— begin —
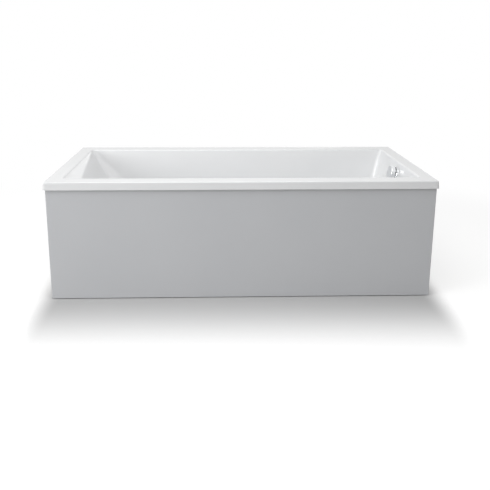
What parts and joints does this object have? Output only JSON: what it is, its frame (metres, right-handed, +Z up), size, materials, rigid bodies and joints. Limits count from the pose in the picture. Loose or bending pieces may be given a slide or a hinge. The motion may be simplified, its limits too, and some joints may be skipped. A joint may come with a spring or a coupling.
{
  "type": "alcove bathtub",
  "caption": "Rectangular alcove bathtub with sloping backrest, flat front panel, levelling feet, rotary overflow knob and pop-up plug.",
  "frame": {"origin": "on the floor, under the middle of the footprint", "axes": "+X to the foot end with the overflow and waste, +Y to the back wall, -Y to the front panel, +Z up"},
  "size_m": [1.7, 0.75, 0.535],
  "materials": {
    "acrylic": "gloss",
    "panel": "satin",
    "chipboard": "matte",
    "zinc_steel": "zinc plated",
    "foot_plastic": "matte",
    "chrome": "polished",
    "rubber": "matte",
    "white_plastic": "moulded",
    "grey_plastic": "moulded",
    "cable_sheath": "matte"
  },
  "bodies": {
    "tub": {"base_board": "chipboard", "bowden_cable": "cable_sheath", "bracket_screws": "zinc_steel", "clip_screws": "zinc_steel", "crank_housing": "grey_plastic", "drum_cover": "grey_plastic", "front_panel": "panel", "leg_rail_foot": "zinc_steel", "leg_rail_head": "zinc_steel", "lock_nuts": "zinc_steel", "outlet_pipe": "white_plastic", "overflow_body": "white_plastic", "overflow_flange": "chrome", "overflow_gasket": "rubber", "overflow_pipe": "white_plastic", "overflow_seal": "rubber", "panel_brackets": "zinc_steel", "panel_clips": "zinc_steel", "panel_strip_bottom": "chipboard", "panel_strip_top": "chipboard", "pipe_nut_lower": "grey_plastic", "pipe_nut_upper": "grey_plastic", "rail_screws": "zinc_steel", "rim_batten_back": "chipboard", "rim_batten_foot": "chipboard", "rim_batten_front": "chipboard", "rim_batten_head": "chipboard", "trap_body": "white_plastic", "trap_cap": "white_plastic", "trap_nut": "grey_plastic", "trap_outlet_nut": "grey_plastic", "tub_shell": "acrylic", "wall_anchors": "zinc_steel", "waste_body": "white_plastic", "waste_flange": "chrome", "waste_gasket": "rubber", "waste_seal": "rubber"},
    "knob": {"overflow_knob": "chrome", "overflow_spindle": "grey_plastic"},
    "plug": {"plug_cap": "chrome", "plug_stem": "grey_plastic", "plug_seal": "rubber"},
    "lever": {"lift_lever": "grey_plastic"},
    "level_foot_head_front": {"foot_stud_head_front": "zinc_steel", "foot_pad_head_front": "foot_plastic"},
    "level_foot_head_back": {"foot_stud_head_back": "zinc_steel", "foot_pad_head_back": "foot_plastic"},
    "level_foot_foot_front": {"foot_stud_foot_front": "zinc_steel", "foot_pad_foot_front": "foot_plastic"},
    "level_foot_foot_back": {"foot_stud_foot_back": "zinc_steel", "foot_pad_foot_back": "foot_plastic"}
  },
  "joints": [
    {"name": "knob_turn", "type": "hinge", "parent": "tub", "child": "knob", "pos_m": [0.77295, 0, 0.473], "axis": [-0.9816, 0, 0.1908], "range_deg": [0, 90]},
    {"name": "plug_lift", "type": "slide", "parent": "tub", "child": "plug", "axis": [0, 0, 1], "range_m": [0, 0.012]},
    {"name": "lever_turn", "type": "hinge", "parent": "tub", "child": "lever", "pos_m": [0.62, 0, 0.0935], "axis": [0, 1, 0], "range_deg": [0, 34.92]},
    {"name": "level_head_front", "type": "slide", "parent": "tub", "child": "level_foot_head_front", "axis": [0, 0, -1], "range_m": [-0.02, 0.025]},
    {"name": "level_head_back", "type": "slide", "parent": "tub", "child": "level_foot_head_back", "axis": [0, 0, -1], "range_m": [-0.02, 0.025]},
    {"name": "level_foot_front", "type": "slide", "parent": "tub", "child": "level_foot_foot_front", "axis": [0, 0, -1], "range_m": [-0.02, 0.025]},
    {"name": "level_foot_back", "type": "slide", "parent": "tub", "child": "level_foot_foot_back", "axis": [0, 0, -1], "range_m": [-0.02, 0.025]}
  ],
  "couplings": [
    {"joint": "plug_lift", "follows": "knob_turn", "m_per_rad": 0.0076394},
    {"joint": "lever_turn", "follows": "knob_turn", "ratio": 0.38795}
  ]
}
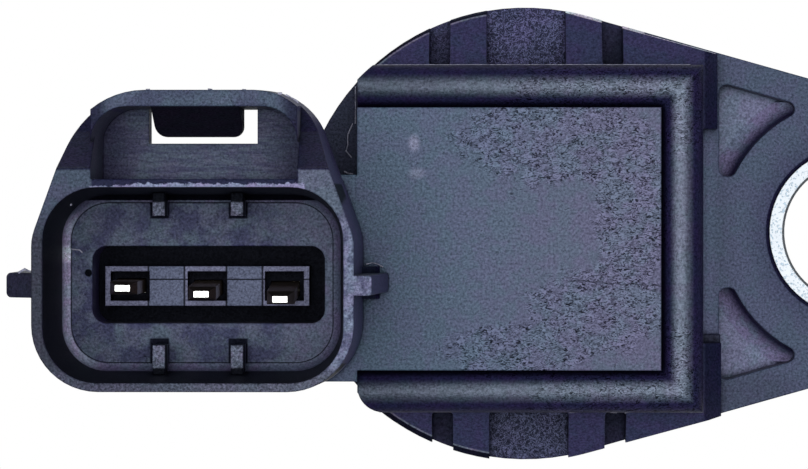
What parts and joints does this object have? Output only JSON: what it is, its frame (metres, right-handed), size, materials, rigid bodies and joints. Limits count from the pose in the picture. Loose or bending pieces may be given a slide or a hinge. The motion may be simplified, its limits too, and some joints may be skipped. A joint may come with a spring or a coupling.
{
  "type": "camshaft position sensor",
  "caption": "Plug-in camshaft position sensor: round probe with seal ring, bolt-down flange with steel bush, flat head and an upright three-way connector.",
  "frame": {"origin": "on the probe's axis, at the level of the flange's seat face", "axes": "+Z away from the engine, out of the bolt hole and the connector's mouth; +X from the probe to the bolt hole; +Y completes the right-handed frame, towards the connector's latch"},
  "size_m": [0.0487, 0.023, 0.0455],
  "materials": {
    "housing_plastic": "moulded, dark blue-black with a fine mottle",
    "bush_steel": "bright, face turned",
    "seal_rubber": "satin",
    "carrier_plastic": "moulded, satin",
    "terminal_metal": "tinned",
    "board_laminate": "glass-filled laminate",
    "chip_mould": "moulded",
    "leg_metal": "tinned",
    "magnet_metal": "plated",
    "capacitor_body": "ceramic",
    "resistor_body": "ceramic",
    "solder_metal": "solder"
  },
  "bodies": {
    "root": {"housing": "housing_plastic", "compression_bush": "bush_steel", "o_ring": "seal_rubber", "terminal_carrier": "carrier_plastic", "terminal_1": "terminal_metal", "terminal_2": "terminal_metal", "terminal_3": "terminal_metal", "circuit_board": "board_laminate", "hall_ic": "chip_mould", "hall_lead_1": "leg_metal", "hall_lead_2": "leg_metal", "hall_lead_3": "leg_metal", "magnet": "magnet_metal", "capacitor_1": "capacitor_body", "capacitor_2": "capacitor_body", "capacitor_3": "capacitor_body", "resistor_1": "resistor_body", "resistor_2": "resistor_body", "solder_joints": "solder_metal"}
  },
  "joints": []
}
— end —
Short problem — Please restate the data word for word, every record included.

Task solution —
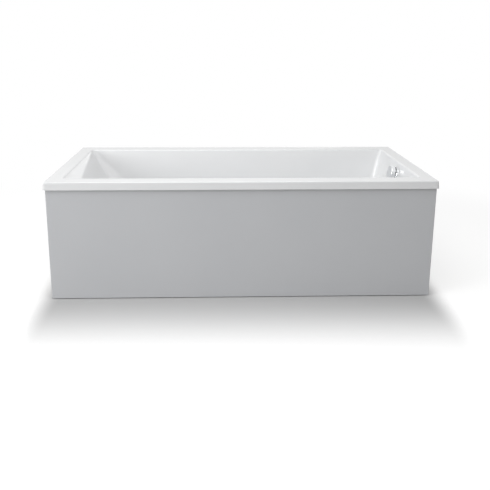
What parts and joints does this object have? Output only JSON: what it is, its frame (metres, right-handed, +Z up), size, materials, rigid bodies and joints. Limits count from the pose in the picture. Loose or bending pieces may be given a slide or a hinge. The motion may be simplified, its limits too, and some joints may be skipped. A joint may come with a spring or a coupling.
{
  "type": "alcove bathtub",
  "caption": "Rectangular alcove bathtub with sloping backrest, flat front panel, levelling feet, rotary overflow knob and pop-up plug.",
  "frame": {"origin": "on the floor, under the middle of the footprint", "axes": "+X to the foot end with the overflow and waste, +Y to the back wall, -Y to the front panel, +Z up"},
  "size_m": [1.7, 0.75, 0.535],
  "materials": {
    "acrylic": "gloss",
    "panel": "satin",
    "chipboard": "matte",
    "zinc_steel": "zinc plated",
    "foot_plastic": "matte",
    "chrome": "polished",
    "rubber": "matte",
    "white_plastic": "moulded",
    "grey_plastic": "moulded",
    "cable_sheath": "matte"
  },
  "bodies": {
    "tub": {"base_board": "chipboard", "bowden_cable": "cable_sheath", "bracket_screws": "zinc_steel", "clip_screws": "zinc_steel", "crank_housing": "grey_plastic", "drum_cover": "grey_plastic", "front_panel": "panel", "leg_rail_foot": "zinc_steel", "leg_rail_head": "zinc_steel", "lock_nuts": "zinc_steel", "outlet_pipe": "white_plastic", "overflow_body": "white_plastic", "overflow_flange": "chrome", "overflow_gasket": "rubber", "overflow_pipe": "white_plastic", "overflow_seal": "rubber", "panel_brackets": "zinc_steel", "panel_clips": "zinc_steel", "panel_strip_bottom": "chipboard", "panel_strip_top": "chipboard", "pipe_nut_lower": "grey_plastic", "pipe_nut_upper": "grey_plastic", "rail_screws": "zinc_steel", "rim_batten_back": "chipboard", "rim_batten_foot": "chipboard", "rim_batten_front": "chipboard", "rim_batten_head": "chipboard", "trap_body": "white_plastic", "trap_cap": "white_plastic", "trap_nut": "grey_plastic", "trap_outlet_nut": "grey_plastic", "tub_shell": "acrylic", "wall_anchors": "zinc_steel", "waste_body": "white_plastic", "waste_flange": "chrome", "waste_gasket": "rubber", "waste_seal": "rubber"},
    "knob": {"overflow_knob": "chrome", "overflow_spindle": "grey_plastic"},
    "plug": {"plug_cap": "chrome", "plug_stem": "grey_plastic", "plug_seal": "rubber"},
    "lever": {"lift_lever": "grey_plastic"},
    "level_foot_head_front": {"foot_stud_head_front": "zinc_steel", "foot_pad_head_front": "foot_plastic"},
    "level_foot_head_back": {"foot_stud_head_back": "zinc_steel", "foot_pad_head_back": "foot_plastic"},
    "level_foot_foot_front": {"foot_stud_foot_front": "zinc_steel", "foot_pad_foot_front": "foot_plastic"},
    "level_foot_foot_back": {"foot_stud_foot_back": "zinc_steel", "foot_pad_foot_back": "foot_plastic"}
  },
  "joints": [
    {"name": "knob_turn", "type": "hinge", "parent": "tub", "child": "knob", "pos_m": [0.77295, 0, 0.473], "axis": [-0.9816, 0, 0.1908], "range_deg": [0, 90]},
    {"name": "plug_lift", "type": "slide", "parent": "tub", "child": "plug", "axis": [0, 0, 1], "range_m": [0, 0.012]},
    {"name": "lever_turn", "type": "hinge", "parent": "tub", "child": "lever", "pos_m": [0.62, 0, 0.0935], "axis": [0, 1, 0], "range_deg": [0, 34.92]},
    {"name": "level_head_front", "type": "slide", "parent": "tub", "child": "level_foot_head_front", "axis": [0, 0, -1], "range_m": [-0.02, 0.025]},
    {"name": "level_head_back", "type": "slide", "parent": "tub", "child": "level_foot_head_back", "axis": [0, 0, -1], "range_m": [-0.02, 0.025]},
    {"name": "level_foot_front", "type": "slide", "parent": "tub", "child": "level_foot_foot_front", "axis": [0, 0, -1], "range_m": [-0.02, 0.025]},
    {"name": "level_foot_back", "type": "slide", "parent": "tub", "child": "level_foot_foot_back", "axis": [0, 0, -1], "range_m": [-0.02, 0.025]}
  ],
  "couplings": [
    {"joint": "plug_lift", "follows": "knob_turn", "m_per_rad": 0.0076394},
    {"joint": "lever_turn", "follows": "knob_turn", "ratio": 0.38795}
  ]
}
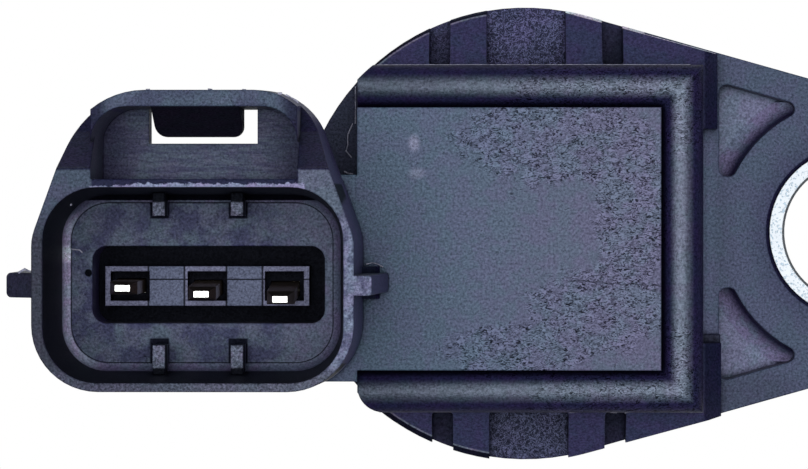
What parts and joints does this object have? Output only JSON: what it is, its frame (metres, right-handed), size, materials, rigid bodies and joints. Limits count from the pose in the picture. Loose or bending pieces may be given a slide or a hinge. The motion may be simplified, its limits too, and some joints may be skipped. A joint may come with a spring or a coupling.
{
  "type": "camshaft position sensor",
  "caption": "Plug-in camshaft position sensor: round probe with seal ring, bolt-down flange with steel bush, flat head and an upright three-way connector.",
  "frame": {"origin": "on the probe's axis, at the level of the flange's seat face", "axes": "+Z away from the engine, out of the bolt hole and the connector's mouth; +X from the probe to the bolt hole; +Y completes the right-handed frame, towards the connector's latch"},
  "size_m": [0.0487, 0.023, 0.0455],
  "materials": {
    "housing_plastic": "moulded, dark blue-black with a fine mottle",
    "bush_steel": "bright, face turned",
    "seal_rubber": "satin",
    "carrier_plastic": "moulded, satin",
    "terminal_metal": "tinned",
    "board_laminate": "glass-filled laminate",
    "chip_mould": "moulded",
    "leg_metal": "tinned",
    "magnet_metal": "plated",
    "capacitor_body": "ceramic",
    "resistor_body": "ceramic",
    "solder_metal": "solder"
  },
  "bodies": {
    "root": {"housing": "housing_plastic", "compression_bush": "bush_steel", "o_ring": "seal_rubber", "terminal_carrier": "carrier_plastic", "terminal_1": "terminal_metal", "terminal_2": "terminal_metal", "terminal_3": "terminal_metal", "circuit_board": "board_laminate", "hall_ic": "chip_mould", "hall_lead_1": "leg_metal", "hall_lead_2": "leg_metal", "hall_lead_3": "leg_metal", "magnet": "magnet_metal", "capacitor_1": "capacitor_body", "capacitor_2": "capacitor_body", "capacitor_3": "capacitor_body", "resistor_1": "resistor_body", "resistor_2": "resistor_body", "solder_joints": "solder_metal"}
  },
  "joints": []
}